Although he was an accomplished artist, creating several murals for the Works Progress Administration, Zorthian existed on the fringes of the mainstream art world. “He didn’t want to play the art game,” Tara explained. The ranch became an alternative hub of art and culture, welcoming everyone from Charlie Parker to Andy Warhol to physicist Richard Feynman.

Zorthian died in 2004 at the age of 92, passing the property on to some of his children. Tara, her cousins, and other family members have spent much of the past decade cleaning up the ranch, hosting community events, tours, and exhibitions, and sorting through and organizing Zorthian’s massive archive that included a lifetime of artwork, family photos, films, and letters.

“The archive was such a big culmination of effort. No one had really gone through it,” Tara’s cousin Caroline told Hyperallergic. “It was a labor of love.”

As the Eaton Fire approached last Tuesday evening, they relocated most of the animals on the ranch — goats, horses, sheep, pigs, and cows — to sanctuaries or opened their pens so they could escape.
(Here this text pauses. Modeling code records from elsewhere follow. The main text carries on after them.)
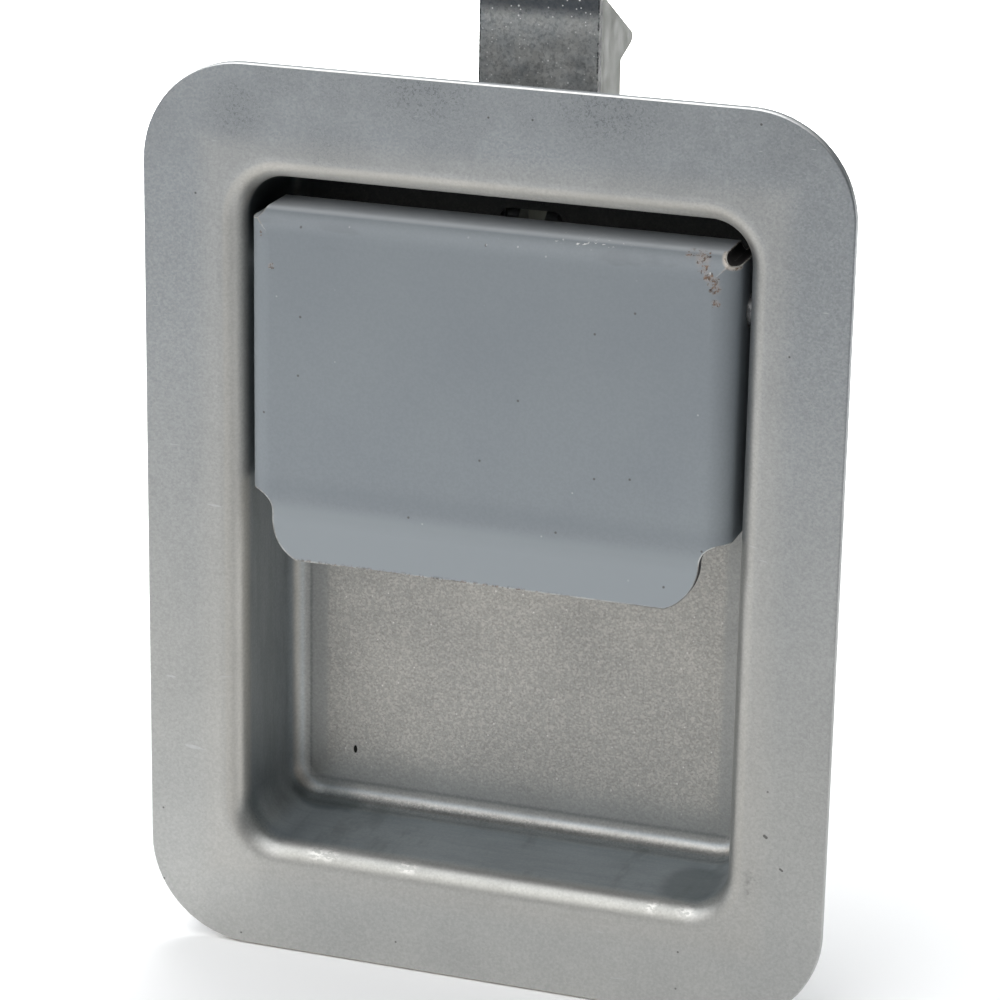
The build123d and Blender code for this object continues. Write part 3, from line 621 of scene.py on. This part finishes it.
def nylon_look():
    look = Look(
        "nylon",
        roughness=0.5,
        Subsurface_Weight=0.15,
        Subsurface_Scale=2 * MM,
        Specular_IOR_Level=0.35,
    )
    look.shader.inputs["Subsurface Radius"].default_value = (1.0, 0.9, 0.7)
    clouds = look.noise(120, 3, 0.6)
    tone = look.mix(clouds, linear(126, 128, 119), linear(135, 137, 128))
    scuffs = look.span(look.noise(900, 3, 0.7, (1, 1, 0.2)), 0.55, 0.75)
    tone = look.paint(tone, (106, 105, 98), scuffs, 0.3)
    look.colour(tone)
    look.roughness(look.span(look.noise(300, 3), 0.3, 0.7, 0.36, 0.52))
    look.bump(look.noise(1400, 2), 0.015 * MM, 0.5)
    return look


dress(nylon_look(), "bolt_block")

# ---- Small metal parts ----------------------------------------------------------------------------


def metal_look(name, base, dark, roughness, brushed=(1, 1, 1), metallic=0.92):
    """Plated or drawn steel: clouds, drawn lines, fine grain and a little grime."""
    look = Look(name, metallic=metallic)
    clouds = look.span(look.noise(140, 4, 0.6), 0.35, 0.7)
    tone = look.mix(look.times(clouds, 0.6), base, dark)
    lines = look.noise(900, 3, 0.6, brushed)
    tone = look.mix(look.times(look.span(lines, 0.35, 0.7), 0.3), tone, dark)
    tone = grain(look, 2400, 0.05, tone)
    look.colour(tone)
    look.roughness(look.span(look.noise(400, 3), 0.3, 0.7, roughness - 0.06, roughness + 0.08))
    look.bump(lines, 0.01 * MM, 0.5)
    return look


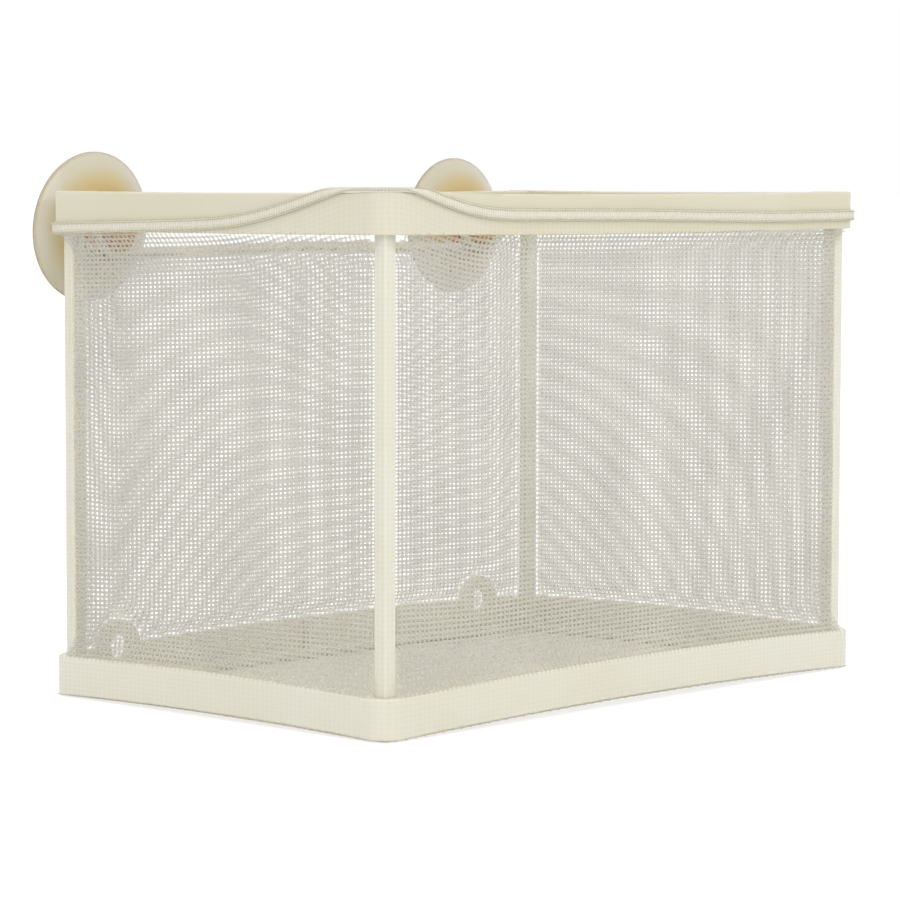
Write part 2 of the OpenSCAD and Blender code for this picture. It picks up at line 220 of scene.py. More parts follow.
@dataclass(frozen=True)
class NylonThread(Finish):
    """Flat off-white nylon yarn of the net, translucent, and all but lost on the plastic.

    Where the bag is stretched over a moulding, its threads are wetted out against the plastic
    and take its colour. The piece's "backed" attribute says where.
    """

    name: str = "nylon_net_thread"
    pale: str = "eceae3"
    grey: str = "e2e0da"
    backed: str = "efecdf"
    clear_open: float = 0.45
    clear_backed: float = 0.987
    patch_mm: float = 18.0
    fibre_mm: float = 0.4
    fibre_depth_mm: float = 0.02
    roughness: float = 0.45
    translucence: float = 0.4

    def surface(self, tree: NodeTree) -> Node:
        """Translucent fibre that clears where it is backed."""
        backing = add_node(tree, "ShaderNodeAttribute", attribute_name="backed").outputs["Fac"]
        open_colour = ramp(
            tree, noise(tree, self.patch_mm, 4.0), [(0.3, self.grey), (0.7, self.pale)])
        colour = add_node(
            tree, "ShaderNodeMix", {"B": srgb(self.backed)},
            {"Factor": backing, "A": open_colour}, data_type="RGBA").outputs["Result"]
        fibre = bump(tree, noise(tree, self.fibre_mm), 0.2, self.fibre_depth_mm)
        shader = add_node(
            tree, "ShaderNodeBsdfPrincipled",
            {"IOR": 1.5, "Roughness": self.roughness, "Specular IOR Level": 0.25},
            {"Base Color": colour, "Normal": fibre})
        glow = add_node(tree, "ShaderNodeBsdfTranslucent", links={"Color": colour})
        body = add_node(
            tree, "ShaderNodeMixShader", {"Fac": self.translucence},
            {1: shader.outputs[0], 2: glow.outputs[0]})
        share = add_node(
            tree, "ShaderNodeMapRange", {"To Min": self.clear_open, "To Max": self.clear_backed},
            {"Value": backing})
        see_through = add_node(tree, "ShaderNodeBsdfTransparent")
        return add_node(
            tree, "ShaderNodeMixShader",
            links={"Fac": share.outputs["Result"], 1: body.outputs[0], 2: see_through.outputs[0]})


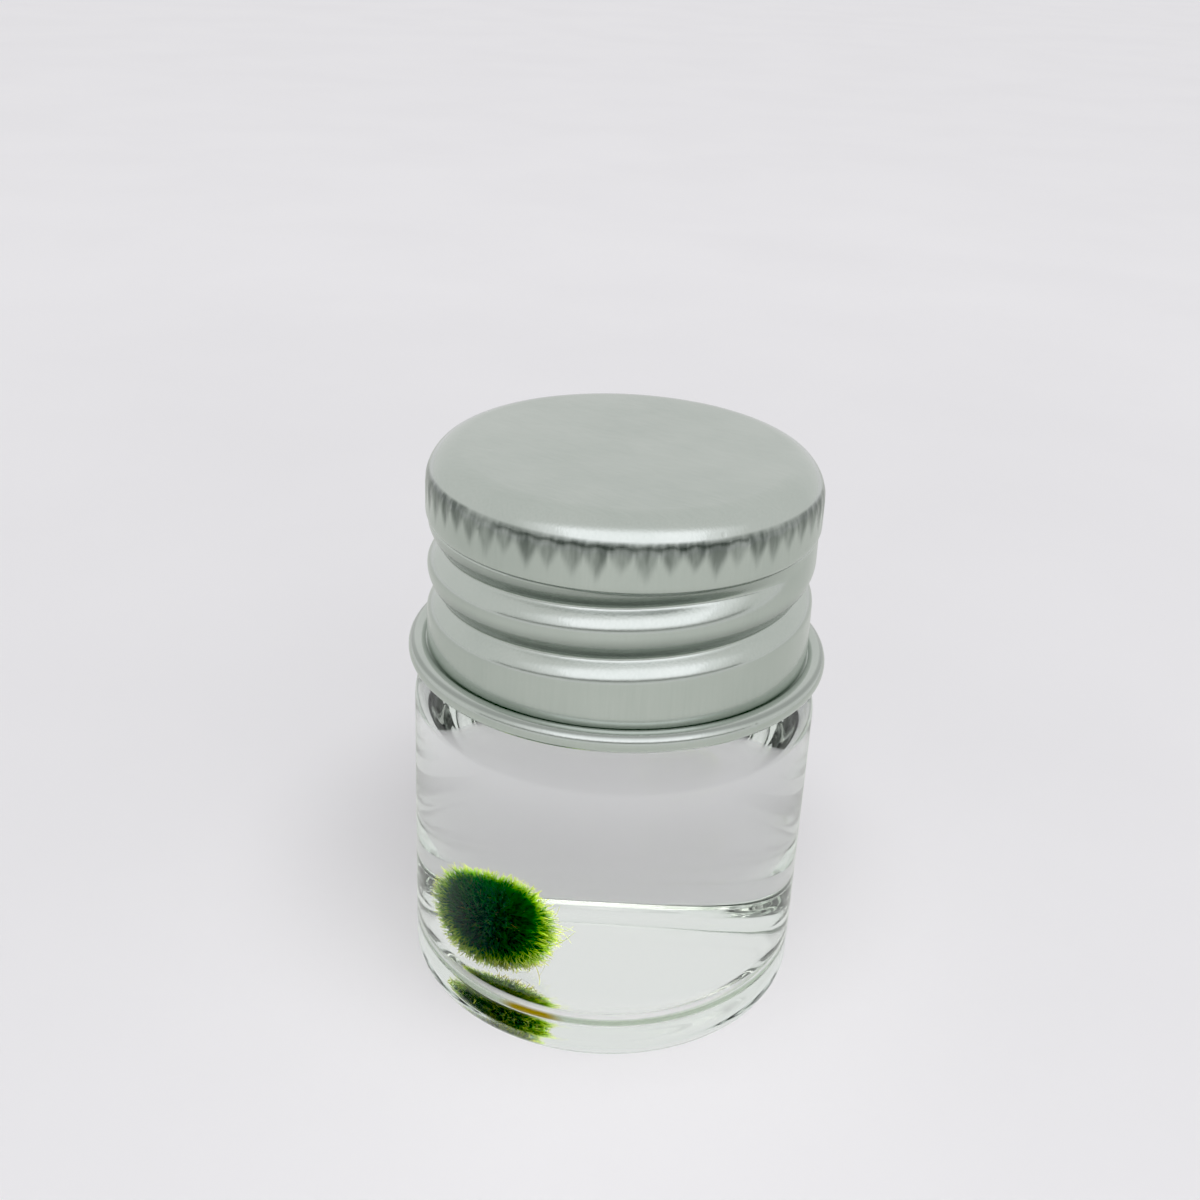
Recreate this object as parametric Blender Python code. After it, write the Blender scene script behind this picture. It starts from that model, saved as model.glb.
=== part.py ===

They tried to spray down buildings with water but were finally forced to evacuate around 3am. 

“There’s never been a fire that’s headed towards us so quickly,” Caroline said. A couple of structures survived, but the archives and art, housed in storage containers and in the cellar below the main house, were all lost. 

“I have no idea what happens next,” she said. “Maybe this will be a new blank page.”